Mustangs have look of champs
Sandee Kensinger has built a strong tradition of winning during the last decade as manager of the Medford Mustangs.
Kensinger, 41, a teacher and motivator supreme of young players, has his Mustangs galloping away to another fast start to the 1999 American Legion baseball season.
The Mustangs have won 14 straight games and have a 15-1 record in the young season.
The fast start is reminiscent of his 1991 team's 18-0 start. That team continued on to win one of five American Legion state championships that Kensinger has captured since 1991.
It's too early to tell what this means right now, says Kensinger. I know this team is talented and playing very well together.
But it can be even better. We're young, and we're doing our learning right now.
There's good chemistry here, says Kensinger. The kids like each other, and they know they have to keep playing hard or somebody will be coming up behind them to take their jobs.Mustangs' General Manager Don Schneider has assembled what appears to be an all-star staff to coach 18 talented players from North Medford High, South Medford and Crater.
Pete Whisler, head baseball coach at South Medford High and former coach of the Klamath Falls Falcons American Legion program, has become a Kensinger assistant.
Schneider has also added bright and energetic Phoenix High assistant baseball coach Brent Watts, a former Mustangs and Oregon State University player before he turned professional, to his coaching staff, to mix with Whisler and Kensinger.
Whisler won a state title in 1996 as head coach of the Falcons Legion team.

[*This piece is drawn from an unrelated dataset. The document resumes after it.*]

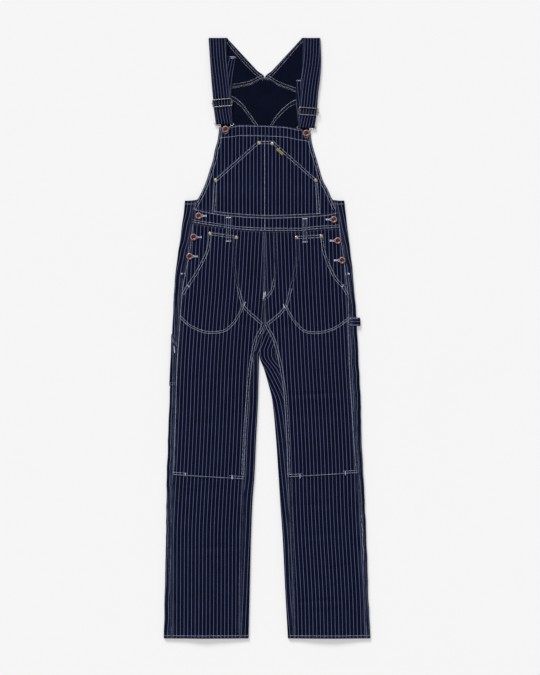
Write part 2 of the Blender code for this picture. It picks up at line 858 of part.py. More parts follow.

That means Kensinger and Whisler have gobbled up six of the last eight state Legion titles as coaches.
Kensinger, who has coached the Mustangs to five state titles since 1991, says the presence of Whisler helps enhance the development of young Mustangs players and prepares them for post-season play.
He (Whisler) is a great coach, says Schneider. He and Sandee both drive the kids hard, but those same kids also like playing for them.

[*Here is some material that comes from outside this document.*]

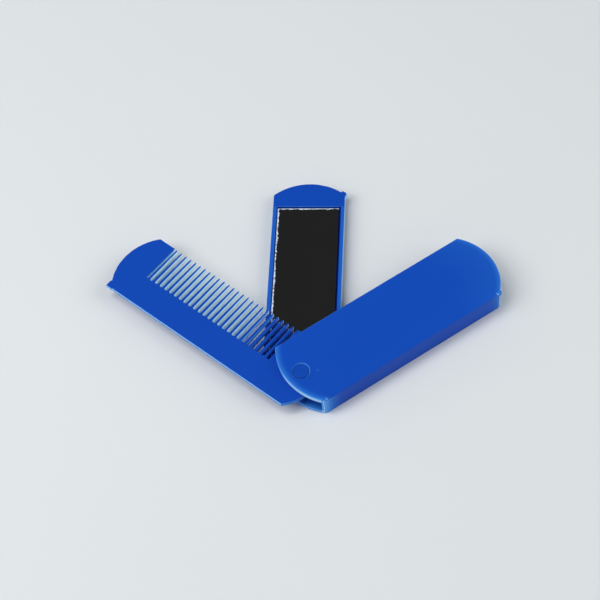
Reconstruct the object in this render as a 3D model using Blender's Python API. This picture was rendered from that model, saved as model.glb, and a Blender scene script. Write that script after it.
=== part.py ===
"""A folding pocket comb and mirror, half open.

A channel-shaped case holds two leaves, a comb above and a mirror below, which turn on one rivet.
The row's origin is on the case's underside, midway along its length and its width. The case
points along +X, its open side faces +Y, and +Z is up. Each leaf is modelled along its own +X,
with the rivet's axis at its origin, and is then turned to its half-open angle.
"""
import math

import bmesh
import bpy
from mathutils import Vector

MM = 0.001

# Case, in plan. Lengths are measured from the rivet's axis. The near end of the bottom plate is a lip
# that bulges past the top plate.
TOP_NEAR = 6.35 * MM
TOP_NEAR_RADIUS = 24.6 * MM
TOP_NEAR_MIDDLE = 0.5 * MM
LIP_NEAR = 7.1 * MM
LIP_RADIUS = 22.0 * MM
LIP_MIDDLE = 0.3 * MM
LIP_ROOT = 8.0 * MM
LIP_INSET = 0.2 * MM
LIP_CORNER_ROUND = 1.2 * MM
CASE_FAR = 87.3 * MM
CASE_FAR_RADIUS = 21.4 * MM
CASE_FAR_MIDDLE = 0.45 * MM
SPINE_REACH = 16.1 * MM
SPINE_WALL = 1.25 * MM
TOP_WALL = 2.0 * MM
BOTTOM_WALL = 1.9 * MM
CASE_TOP_ROUND = 0.5 * MM
CASE_BOTTOM_ROUND = 0.4 * MM
SPINE_NUB_LENGTH = 2.2 * MM
SPINE_NUB_WIDTH = 1.1 * MM
SPINE_NUB_HEIGHT = 0.45 * MM
SPINE_NUB_INSET = 0.75 * MM
NEAR_NUB_INSET = 2.4 * MM
FAR_NUB_INSET = 0.4 * MM
SPINE_CORNER_ROUND = 2.0 * MM

# Clearances between the pieces.
LAYER_GAP = 0.3 * MM
SWING_GAP = 0.3 * MM
TIP_GAP = 0.55 * MM
HOLDER_SIDE_GAP = 1.15 * MM
PIN_GAP = 0.3 * MM
SEAT_GAP = 0.2 * MM

# Comb leaf.
COMB_THICKNESS = 1.9 * MM
COMB_OVERHANG = 1.75 * MM
COMB_END_RADIUS = 21.3 * MM
COMB_HEEL_RADIUS = 20.8 * MM
COMB_HEEL_CORNER = 2.08 * MM
COMB_EDGE_ROUND = 0.2 * MM
COMB_TAB_WIDTH = 2.8 * MM
COMB_TAB_LENGTH = 2.6 * MM
COMB_TAB_PROUD = 0.25 * MM
COMB_TAB_REACH = 0.35 * MM
TOOTH_PITCH = 2.45 * MM
TOOTH_ROOT = 2.5 * MM
SLOT_ROOT_WIDTH = 1.25 * MM
SLOT_FLARE = 0.225 * MM
BLOCK_SLOT_WIDTH = 0.8 * MM
TOOTH_POINT = 0.9 * MM
TOOTH_POINT_FLARE = 0.22 * MM
TEETH_START = 13.0 * MM
END_BLOCK = 13.15 * MM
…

Kensinger says he's divided up coaching responsibilities.
Brent works with the pitchers some and Pete works with the middle infielders, says Kensinger. I totally trust those guys. They are great coaches, and I'm lucky to have them.
Kensinger and Whisler are both perfectionists when it comes to executing fundamentals. While they demand perfection of execution, they also have the ability to motivate their players to play with confidence and intensity.
Pete and I push them hard. We argue over who is the biggest (bleep) to them, said Kensinger, laughing.
There are certain things you have to do, says Kensinger. First thing is to play hard. There is no other way.
I make sure my players understand, and that they don't make the same mistakes over and over. But at the same time, you don't dwell on it. You make your point and you move on.
We keep them loose by making it fun, too says Kensinger. It has to be fun, or I wouldn't be out here.
The numbers the Mustangs are generating are revealing. This team is a hitting machine, it has quality pitching, with depth, and it plays solid defense.
What does that leave? How about a positive attitude.
They're great kids, says Kensinger. They're never late for a bus, or for practice, and they get along real well.
The Mustangs are batting .427 as a team. First baseman Colby Gonzales leads the way at .509 and shortstop Nate Mayben is hitting .500.
Seven of the eight regular starters are batting over .400.
Casey Campbell and Brent Watts, two of the premier players in Oregon high school baseball in 1999 for coach Chuck Dominiak's Crater Comets, have combined with North Medford's Jarred Pagnini to give the Mustangs a domineering starting pitching staff for league games and future playoff games.
All three pitchers are being used sparingly to allow their somewhat tired arms to recover from a long prep season and to prepare for the playoffs.
After all, it's the postseason when Kensinger's Mustangs have excelled over the years. That's their trademark.
We have the potential to go a long way, says Kensinger. The main thing is to stay healthy and be close as a team.
We're thinking about going as far as we can in the playoffs, says Gonzales, the smooth-swinging grandson of former Medford High baseball guru and head coach Jim McAbee. We think this team is good enough to get to the World Series.
The last time that happened, 1997, the Mustangs finished second in the nation. They were within four innings of winning the World Series with an 8-3 lead over Sanford, Fla. in the championship game.
But then, pitcher Steve Bechler ran out of innings he was eligible to pitch, and the Mustangs ended up losing.
Mayben, who is in his final year with the team, was a young member of that 1997 team. He batted over .400 in the postseason as the No. 9 hitter in a stacked lineup.
Mayben says the Mustangs can produce the kind of numbers 1997 team did, minus some power.
We hit the ball overall as well or better than that team, says Mayben. The difference is that 1997 team hit a lot of home runs. We won't hit that many home runs, but we could have a higher team batting average and maybe score more runs.